(RxWiki News) Aggressive HER-2 positive metastatic breast cancer is difficult to treat. A recent study shows dual medication therapy offers new treatment options - and hope.
Researchers at The University of Texas MD Anderson Cancer Center have found that adding a drug to the standard therapy for HER2-positive metastatic breast cancer holds promise as an effective treatment. The targeted regimen, which added the medication Afinitor (everolimus) to Herceptin (trastuzumab), benefitted 34 percent of the women in the study.
"Adding Afinitor to Herceptin helps HER2-positive metastatic breast cancer patients."
Too much of the protein HER2, a human epidermal growth factor, is found in about 25 percent of breast cancer tumors. This form of the disease is known as HER2-positive, and is one of the most aggressive to treat. Herceptin is the standard treatment therapy.
PK Morrow, M.D., assistant professor in the Department of Breast Medical Oncology and lead co-author of the study, says that about 30 percent of patients don't respond to the treatment, even when it's combined with chemotherapy. Metastatic cancers usually progress on this therapy.
When the treatment no longer works because of resistance to Herceptin, scientists have discovered that a cancer pathway described as PI3K/mTOR becomes active. Afinitor was shown to block this pathway.
Dr. Morrow says that the two drugs offer patients with metastatic HER2-positive breast cancer a chemotherapy-free option, which delivered benefits with less toxicity.

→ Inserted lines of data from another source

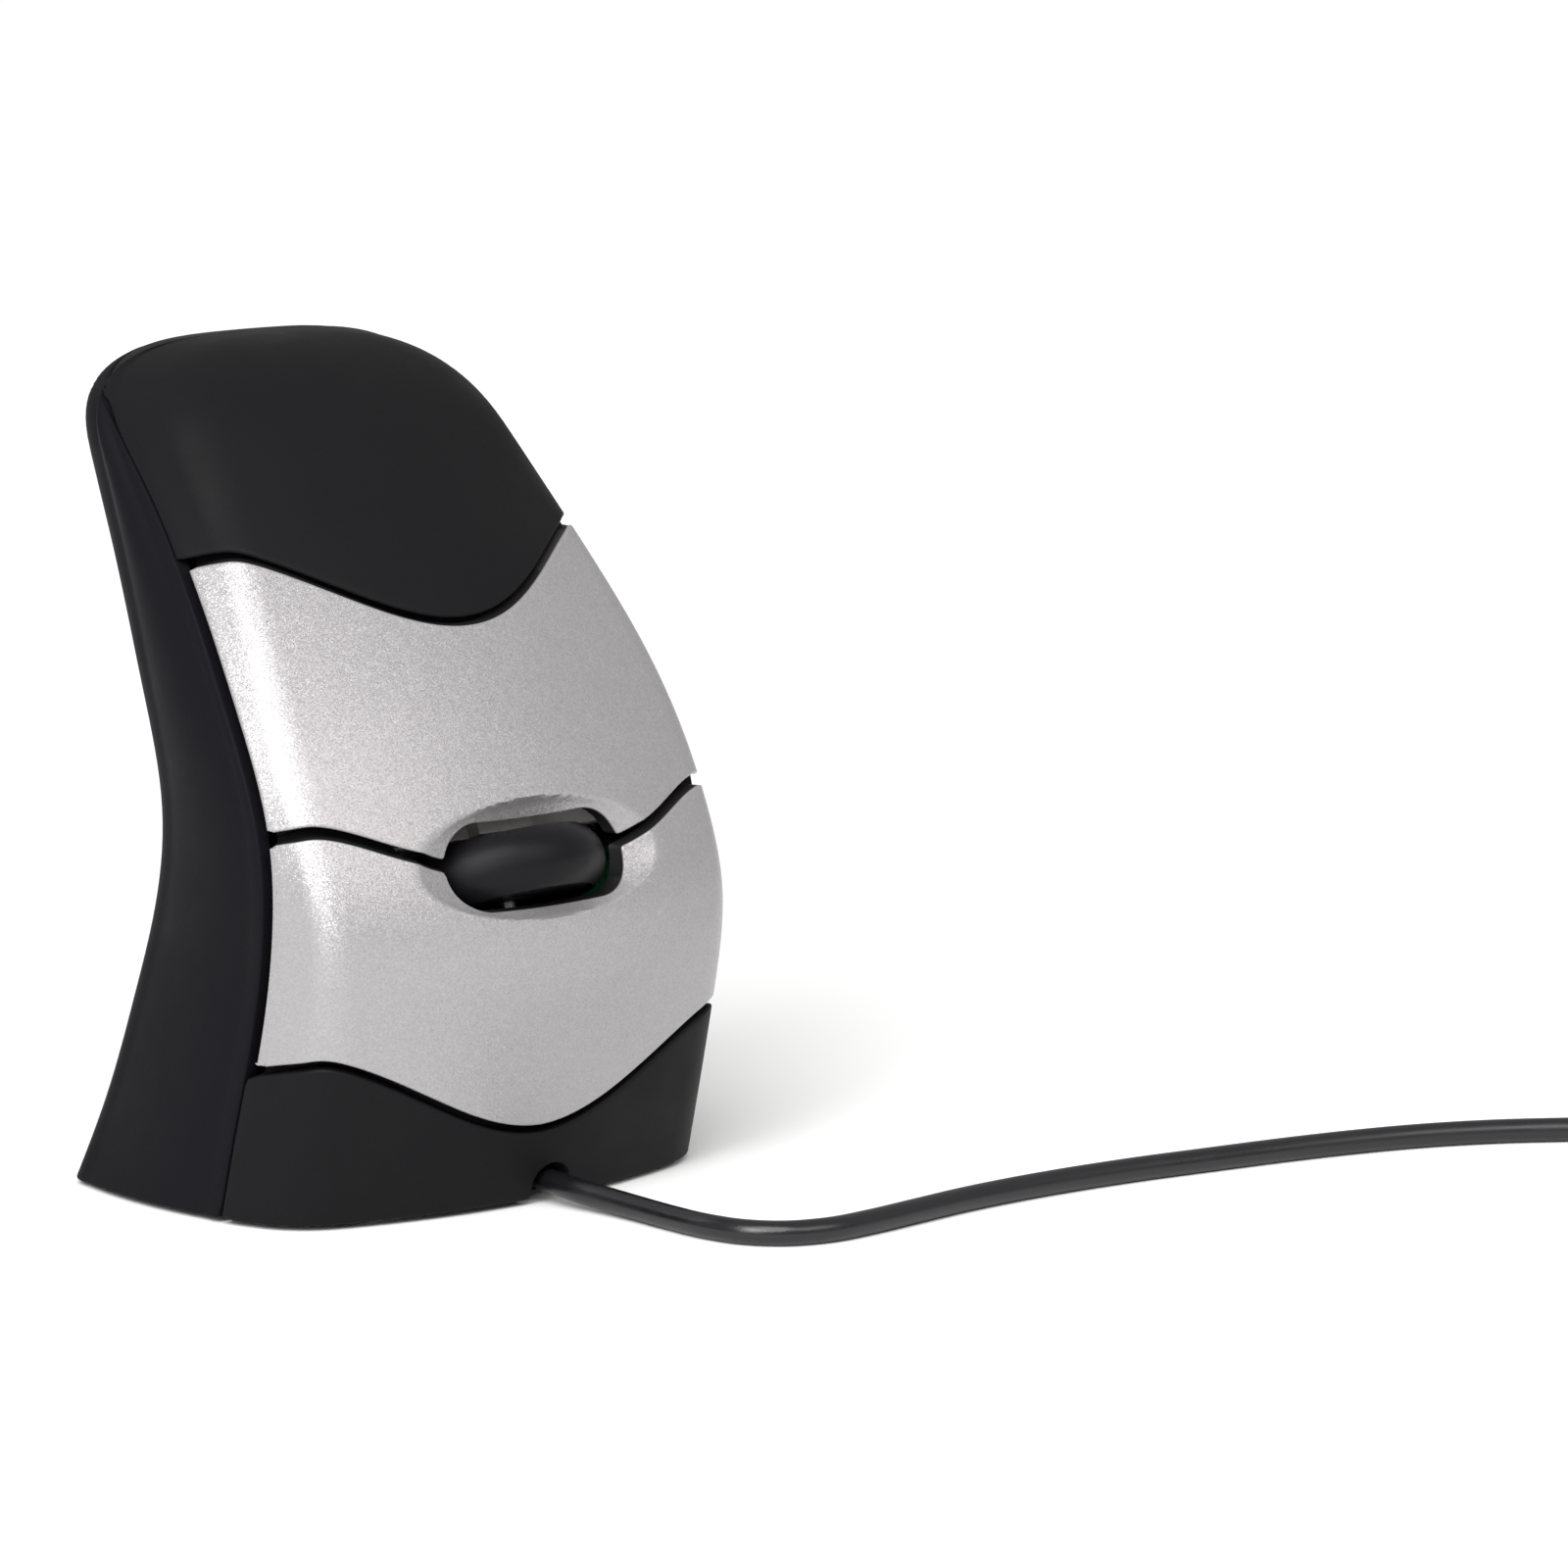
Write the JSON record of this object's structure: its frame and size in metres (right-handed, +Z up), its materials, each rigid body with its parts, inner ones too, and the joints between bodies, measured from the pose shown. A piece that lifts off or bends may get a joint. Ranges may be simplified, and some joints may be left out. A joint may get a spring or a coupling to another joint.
{
  "type": "computer mouse",
  "caption": "Upright fin-shaped wired mouse for either hand, with broad silver buttons and a scroll wheel on its front face.",
  "frame": {"origin": "on the desk, under the middle of the body's bounding box, cord left out", "axes": "+Z up; -Y out of the front face that carries the buttons and the wheel; +X to the right seen from the front"},
  "size_m": [0.2568, 0.1444, 0.1016],
  "materials": {
    "front_black": "soft-touch satin black",
    "side_black": "fine-textured matt black",
    "silver_paint": "silver metallic paint on plastic",
    "base_plastic": "moulded black",
    "inner_black": "moulded black",
    "inner_white": "moulded natural white",
    "glide": "low-friction white",
    "wheel_rubber": "smooth dark rubber",
    "steel": "plated",
    "board": "green solder mask",
    "plunger_red": "moulded red",
    "clear": "clear moulded lens",
    "cord_vinyl": "satin black jacket"
  },
  "bodies": {
    "housing": {"rear_shell": "side_black", "front_shell": "front_black", "base_plate": "base_plastic", "glide_foot_1": "glide", "glide_foot_2": "glide", "glide_foot_3": "glide", "glide_foot_4": "glide", "shell_screw_1": "steel", "shell_screw_2": "steel", "shell_screw_3": "steel", "shell_screw_4": "steel", "board_screw_1": "steel", "board_screw_2": "steel", "board_screw_3": "steel", "wheel_leaf_spring": "steel", "button_board": "board", "upper_switch_body": "inner_black", "lower_switch_body": "inner_black", "wheel_switch_body": "steel", "main_board": "board", "optical_sensor": "inner_black", "sensor_lens": "clear", "sensor_led": "clear", "cable_header": "inner_white", "cable_connector": "inner_white", "cable_grommet": "cord_vinyl", "inner_cable": "cord_vinyl", "board_link": "inner_black", "cord_tube": "cord_vinyl", "cord_coil": "cord_vinyl", "cord_tail": "cord_vinyl", "cord_tie": "inner_black", "plug_strain_relief": "cord_vinyl", "plug_body": "cord_vinyl", "plug_shell": "steel", "plug_tongue": "inner_white"},
    "upper_button": {"upper_button": "silver_paint"},
    "lower_button": {"lower_button": "silver_paint"},
    "upper_plunger": {"upper_switch_plunger": "plunger_red"},
    "lower_plunger": {"lower_switch_plunger": "plunger_red"},
    "wheel_carrier": {"wheel_carrier": "inner_white", "encoder_body": "inner_black"},
    "scroll_wheel": {"scroll_wheel_hub": "inner_black", "scroll_wheel_tyre": "wheel_rubber", "wheel_axle": "steel", "encoder_rotor": "inner_white"},
    "wheel_stem": {"wheel_switch_stem": "inner_black"}
  },
  "joints": [
    {"name": "upper_button_press", "type": "hinge", "parent": "housing", "child": "upper_button", "pos_m": [0, -0.00083, 0.079], "axis": [1, 0, 0], "range_deg": [0, 1], "stiffness_Nm_per_rad": 0.9},
    {"name": "lower_button_press", "type": "hinge", "parent": "housing", "child": "lower_button", "pos_m": [0, -0.02933, 0.012], "axis": [-1, 0, 0], "range_deg": [0, 1.3], "stiffness_Nm_per_rad": 0.6},
    {"name": "upper_plunger_travel", "type": "slide", "parent": "housing", "child": "upper_plunger", "axis": [0, 0.9272, -0.3746], "range_m": [0, 0.0005]},
    {"name": "lower_plunger_travel", "type": "slide", "parent": "housing", "child": "lower_plunger", "axis": [0, 0.9272, -0.3746], "range_m": [0, 0.0004]},
    {"name": "wheel_press", "type": "slide", "parent": "housing", "child": "wheel_carrier", "axis": [0, 0.9272, -0.3746], "range_m": [0, 0.0005], "stiffness_N_per_m": 1600},
    {"name": "wheel_stem_travel", "type": "slide", "parent": "housing", "child": "wheel_stem", "axis": [0, 0.9272, -0.3746], "range_m": [0, 0.0005]},
    {"name": "wheel_roll", "type": "hinge", "parent": "wheel_carrier", "child": "scroll_wheel", "pos_m": [0, -0.02208, 0.03954], "axis": [0, 0.3746, 0.9272], "continuous": true}
  ],
  "couplings": [
    {"joint": "upper_plunger_travel", "follows": "upper_button_press", "m_per_rad": 0.0265},
    {"joint": "lower_plunger_travel", "follows": "lower_button_press", "m_per_rad": 0.0146},
    {"joint": "wheel_stem_travel", "follows": "wheel_press", "ratio": 1}
  ]
}
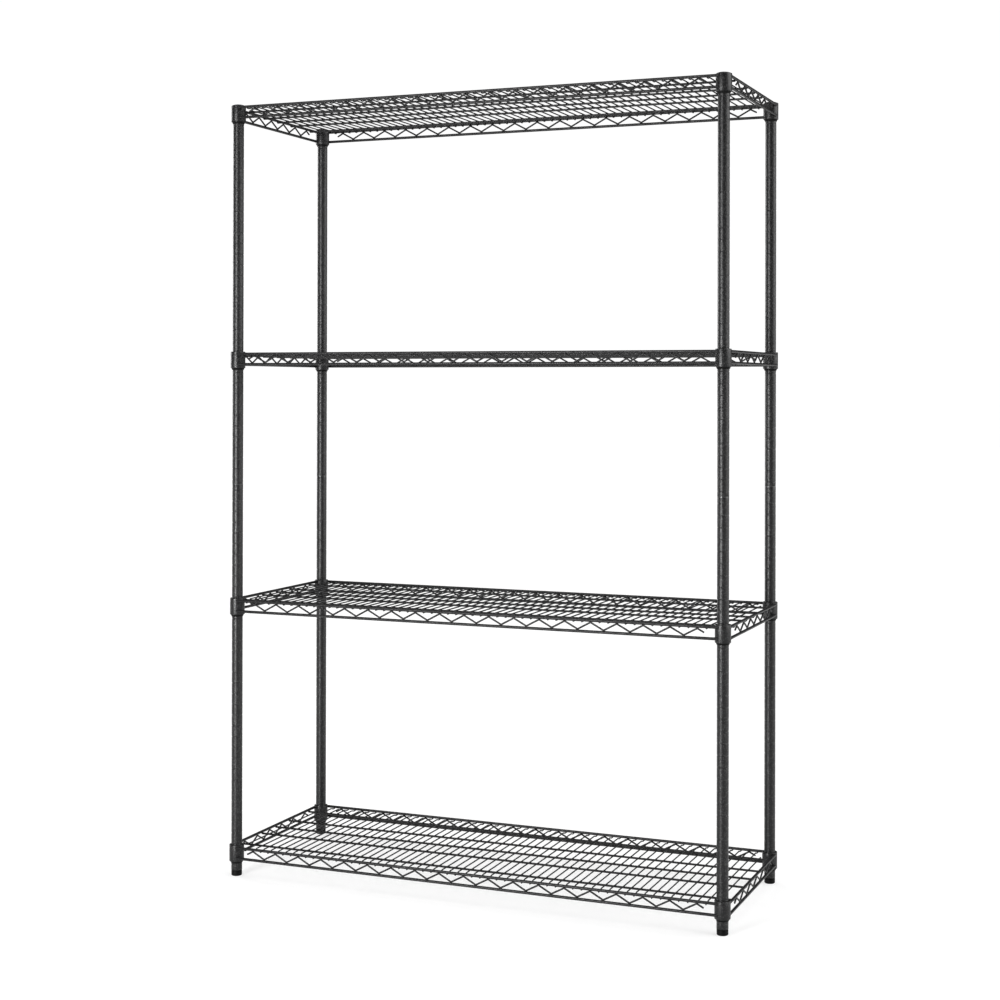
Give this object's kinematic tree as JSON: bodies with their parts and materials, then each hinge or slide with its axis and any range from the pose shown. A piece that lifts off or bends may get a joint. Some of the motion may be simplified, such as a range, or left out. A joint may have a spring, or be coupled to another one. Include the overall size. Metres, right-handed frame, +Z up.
{
  "type": "wire shelving rack",
  "caption": "Free-standing wire shelving rack: round grooved posts, welded wire shelves wedged on split sleeves, screw-in levelling feet.",
  "frame": {"origin": "on the floor, at the centre of the rack's footprint", "axes": "+Z up along the posts, +X to the right along the long side, -Y towards the front"},
  "size_m": [1.2192, 0.4572, 1.8288],
  "materials": {
    "post_coat": "textured charcoal powder coat, semi-matte",
    "collar_coat": "textured charcoal powder coat, semi-matte",
    "wire_coat": "textured charcoal powder coat over welded wire, semi-matte",
    "cap_plastic": "moulded black plastic, satin",
    "foot_plastic": "moulded black plastic, matte",
    "sleeve_plastic": "moulded black plastic, satin",
    "zinc_steel": "bright zinc plate"
  },
  "bodies": {
    "root": {"lower_post_front_left": "post_coat", "upper_post_front_left": "post_coat", "post_cap_front_left": "cap_plastic", "lower_post_front_right": "post_coat", "upper_post_front_right": "post_coat", "post_cap_front_right": "cap_plastic", "lower_post_rear_right": "post_coat", "upper_post_rear_right": "post_coat", "post_cap_rear_right": "cap_plastic", "lower_post_rear_left": "post_coat", "upper_post_rear_left": "post_coat", "post_cap_rear_left": "cap_plastic", "foot_inserts": "foot_plastic", "joining_nuts": "zinc_steel", "joining_studs": "zinc_steel", "shelf_1_sleeves": "sleeve_plastic", "shelf_2_sleeves": "sleeve_plastic", "shelf_3_sleeves": "sleeve_plastic", "shelf_4_sleeves": "sleeve_plastic"},
    "shelf_1": {"shelf_1_collars": "collar_coat", "shelf_1_top_rails": "wire_coat", "shelf_1_bottom_rails": "wire_coat", "shelf_1_front_truss": "wire_coat", "shelf_1_rear_truss": "wire_coat", "shelf_1_end_trusses": "wire_coat", "shelf_1_ribs": "wire_coat", "shelf_1_deck_wires": "wire_coat"},
    "shelf_2": {"shelf_2_collars": "collar_coat", "shelf_2_top_rails": "wire_coat", "shelf_2_bottom_rails": "wire_coat", "shelf_2_front_truss": "wire_coat", "shelf_2_rear_truss": "wire_coat", "shelf_2_end_trusses": "wire_coat", "shelf_2_ribs": "wire_coat", "shelf_2_deck_wires": "wire_coat"},
    "shelf_3": {"shelf_3_collars": "collar_coat", "shelf_3_top_rails": "wire_coat", "shelf_3_bottom_rails": "wire_coat", "shelf_3_front_truss": "wire_coat", "shelf_3_rear_truss": "wire_coat", "shelf_3_end_trusses": "wire_coat", "shelf_3_ribs": "wire_coat", "shelf_3_deck_wires": "wire_coat"},
    "shelf_4": {"shelf_4_collars": "collar_coat", "shelf_4_top_rails": "wire_coat", "shelf_4_bottom_rails": "wire_coat", "shelf_4_front_truss": "wire_coat", "shelf_4_rear_truss": "wire_coat", "shelf_4_end_trusses": "wire_coat", "shelf_4_ribs": "wire_coat", "shelf_4_deck_wires": "wire_coat"},
    "foot_stem_front_left": {"foot_stem_front_left": "zinc_steel"},
    "foot_pad_front_left": {"foot_pad_front_left": "foot_plastic"},
    "foot_stem_front_right": {"foot_stem_front_right": "zinc_steel"},
    "foot_pad_front_right": {"foot_pad_front_right": "foot_plastic"},
    "foot_stem_rear_right": {"foot_stem_rear_right": "zinc_steel"},
    "foot_pad_rear_right": {"foot_pad_rear_right": "foot_plastic"},
    "foot_stem_rear_left": {"foot_stem_rear_left": "zinc_steel"},
    "foot_pad_rear_left": {"foot_pad_rear_left": "foot_plastic"}
  },
  "joints": [
    {"name": "shelf_1_lift", "type": "slide", "parent": "root", "child": "shelf_1", "axis": [0, 0, 1], "range_m": [0, 0.54]},
    {"name": "shelf_2_lift", "type": "slide", "parent": "root", "child": "shelf_2", "axis": [0, 0, 1], "range_m": [0, 0.54]},
    {"name": "shelf_3_lift", "type": "slide", "parent": "root", "child": "shelf_3", "axis": [0, 0, 1], "range_m": [0, 0.54]},
    {"name": "shelf_4_lift", "type": "slide", "parent": "root", "child": "shelf_4", "axis": [0, 0, 1], "range_m": [0, 0.04]},
    {"name": "foot_extend_front_left", "type": "slide", "parent": "root", "child": "foot_stem_front_left", "axis": [0, 0, -1], "range_m": [0, 0.0127]},
    {"name": "foot_turn_front_left", "type": "hinge", "parent": "foot_stem_front_left", "child": "foot_pad_front_left", "pos_m": [-0.5923, -0.2113, 0.006], "axis": [0, 0, -1], "range_deg": [0, 2880]},
    {"name": "foot_extend_front_right", "type": "slide", "parent": "root", "child": "foot_stem_front_right", "axis": [0, 0, -1], "range_m": [0, 0.0127]},
    {"name": "foot_turn_front_right", "type": "hinge", "parent": "foot_stem_front_right", "child": "foot_pad_front_right", "pos_m": [0.5923, -0.2113, 0.006], "axis": [0, 0, -1], "range_deg": [0, 2880]},
    {"name": "foot_extend_rear_right", "type": "slide", "parent": "root", "child": "foot_stem_rear_right", "axis": [0, 0, -1], "range_m": [0, 0.0127]},
    {"name": "foot_turn_rear_right", "type": "hinge", "parent": "foot_stem_rear_right", "child": "foot_pad_rear_right", "pos_m": [0.5923, 0.2113, 0.006], "axis": [0, 0, -1], "range_deg": [0, 2880]},
    {"name": "foot_extend_rear_left", "type": "slide", "parent": "root", "child": "foot_stem_rear_left", "axis": [0, 0, -1], "range_m": [0, 0.0127]},
    {"name": "foot_turn_rear_left", "type": "hinge", "parent": "foot_stem_rear_left", "child": "foot_pad_rear_left", "pos_m": [-0.5923, 0.2113, 0.006], "axis": [0, 0, -1], "range_deg": [0, 2880]}
  ],
  "couplings": [
    {"joint": "foot_turn_front_left", "follows": "foot_extend_front_left", "rad_per_m": 3957.9},
    {"joint": "foot_turn_front_right", "follows": "foot_extend_front_right", "rad_per_m": 3957.9},
    {"joint": "foot_turn_rear_right", "follows": "foot_extend_rear_right", "rad_per_m": 3957.9},
    {"joint": "foot_turn_rear_left", "follows": "foot_extend_rear_left", "rad_per_m": 3957.9}
  ]
}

Two concurrent trials at MD Anderson and Dana-Farber Cancer Institute were the basis for the study. Participants included a total of 47 women with HER2-positive metastatic breast cancer that had progressed on Herceptin-based therapy. Nearly half of the patients had received at least two chemotherapy regimens.
Participants were given Afinitor daily and Herceptin every three weeks, and the study found:
- The dual therapy produced partial responses in 15 percent of patients
- Herceptin + Afinitor stabilized the disease in 19 percent of patients
- The total clinical benefit rate was 34 percent
- Median progression-free survival was four months
- Patients managed well with the side effects
This study was published in the Journal of Clinical Oncology.